In Internet we trust. Abusing it is the issue to deal with.

>> ... have united to demand sweeping changes to US surveillance laws..

Of course but don't forget to add the statement about "enforcing" the [new and
existing] laws.

Otherwise it'll become like a gun control game for politicians - "lets add new
laws to solve the problem".

------
azaydak
It is understandable why Google, Facebook, and the others want changes to US
laws. They feel that the bad publicity is hurting revenue.
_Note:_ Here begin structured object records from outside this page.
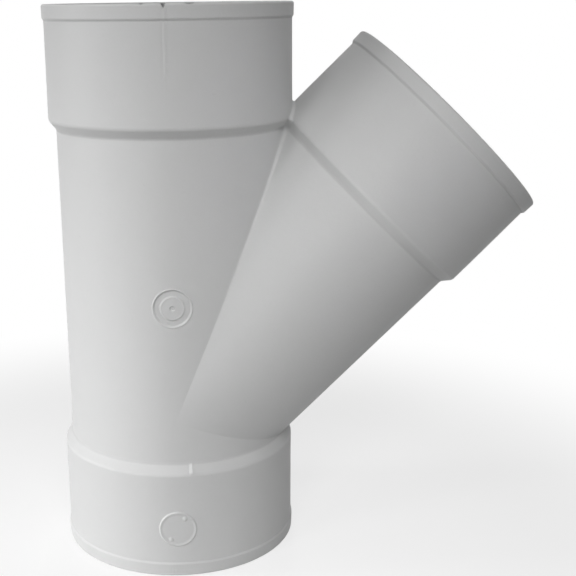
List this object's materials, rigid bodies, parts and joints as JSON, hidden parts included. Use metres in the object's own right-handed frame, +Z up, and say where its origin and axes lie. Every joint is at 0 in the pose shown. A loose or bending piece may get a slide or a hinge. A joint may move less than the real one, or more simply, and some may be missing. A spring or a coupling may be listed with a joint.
{
  "type": "pvc wye fitting",
  "caption": "Light grey 45 degree PVC wye for drainage pipe: a straight run and an angled branch, each end a plain glue socket with a low lip, a sloped shoulder and an inner stop ledge.",
  "frame": {"origin": "centre of the lower mouth, in the plane of its rim", "axes": "+Z up the straight run from the lower socket to the upper one, +X towards the side the branch leans to, +Y away from the moulded round marks"},
  "size_m": [0.213, 0.1076, 0.2435],
  "materials": {
    "grey_pvc": "satin, light grey, as moulded"
  },
  "bodies": {
    "root": {"wye_body": "grey_pvc"}
  },
  "joints": []
}
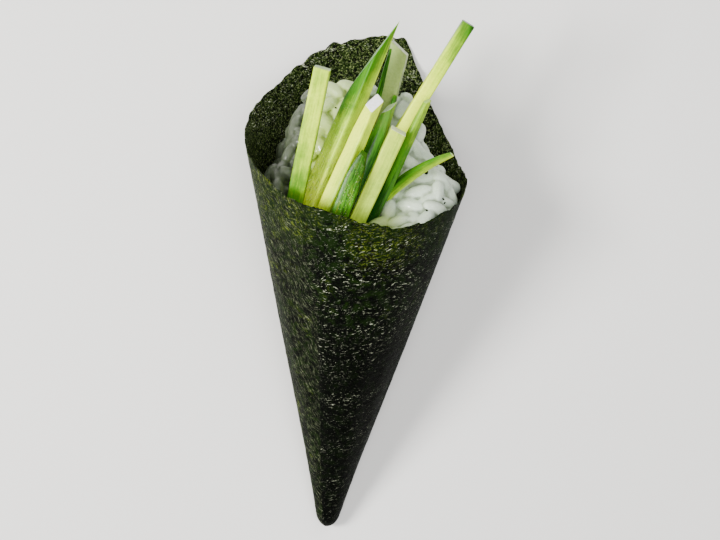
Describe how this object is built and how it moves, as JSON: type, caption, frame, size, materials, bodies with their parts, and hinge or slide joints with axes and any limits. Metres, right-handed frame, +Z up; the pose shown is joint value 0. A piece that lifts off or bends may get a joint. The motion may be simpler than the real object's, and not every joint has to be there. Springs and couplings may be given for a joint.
{
  "type": "hand roll",
  "caption": "A hand roll lying on its side: a cone of dark seaweed sheet, closed at the tip, filled with cooked rice and cucumber sticks that stand out of its open mouth.",
  "frame": {"origin": "middle of the bounding box, at the level of the surface that the roll lies on", "axes": "+Y runs along the roll from the closed tip to the mouth, +Z is up and is the side that the picture shows, and +X is to the right in the picture"},
  "size_m": [0.0566, 0.1354, 0.0513],
  "materials": {
    "nori": "dry, fibrous, slightly glossy",
    "rice": "moist, translucent",
    "cucumber_flesh": "moist, cut",
    "cucumber_skin": "glossy, moist"
  },
  "bodies": {
    "root": {"nori": "nori", "rice": "rice", "cucumber_left": "cucumber_flesh", "cucumber_tall": "cucumber_flesh", "cucumber_white_end": "cucumber_flesh", "cucumber_back_slab": "cucumber_flesh", "cucumber_front_pale": "cucumber_flesh", "cucumber_far_right": "cucumber_flesh", "cucumber_back_sliver": "cucumber_skin", "cucumber_grey_green": "cucumber_skin", "cucumber_front_green": "cucumber_skin", "cucumber_narrow_green": "cucumber_skin", "cucumber_curved_sliver": "cucumber_skin", "cucumber_small_sliver": "cucumber_skin"}
  },
  "joints": []
}
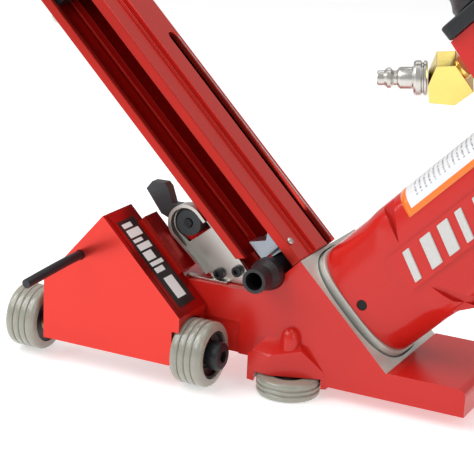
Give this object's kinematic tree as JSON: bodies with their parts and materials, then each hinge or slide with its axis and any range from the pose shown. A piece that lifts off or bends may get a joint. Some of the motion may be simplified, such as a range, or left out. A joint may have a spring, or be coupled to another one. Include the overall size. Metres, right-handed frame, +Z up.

It will be
interesting to see stance of companies that gain from the bad publicity like
those whose business is based on securing and encrypting private information.
Many of them have used the government's bad behavior as a marketing platform.

------
walshemj
Sweeping changes to privacy laws which presumably would apply even more so to
them - has some one not told them be careful what you ask for any new laws
will have exceptions for national security which will not apply to the Googles
of this world.

------
sneak
Somebody called it:
[https://news.ycombinator.com/item?id=6005447](https://news.ycombinator.com/item?id=6005447)

------
DennisP
I don't think changing laws without changing capabilities is going to convince
many people.

Shutting down the giant NSA center in Utah might do the job.

------
puppetmaster3
This is just PR. If they wanted changed they would get a lobbyist to make a
donation to their campaign. Done.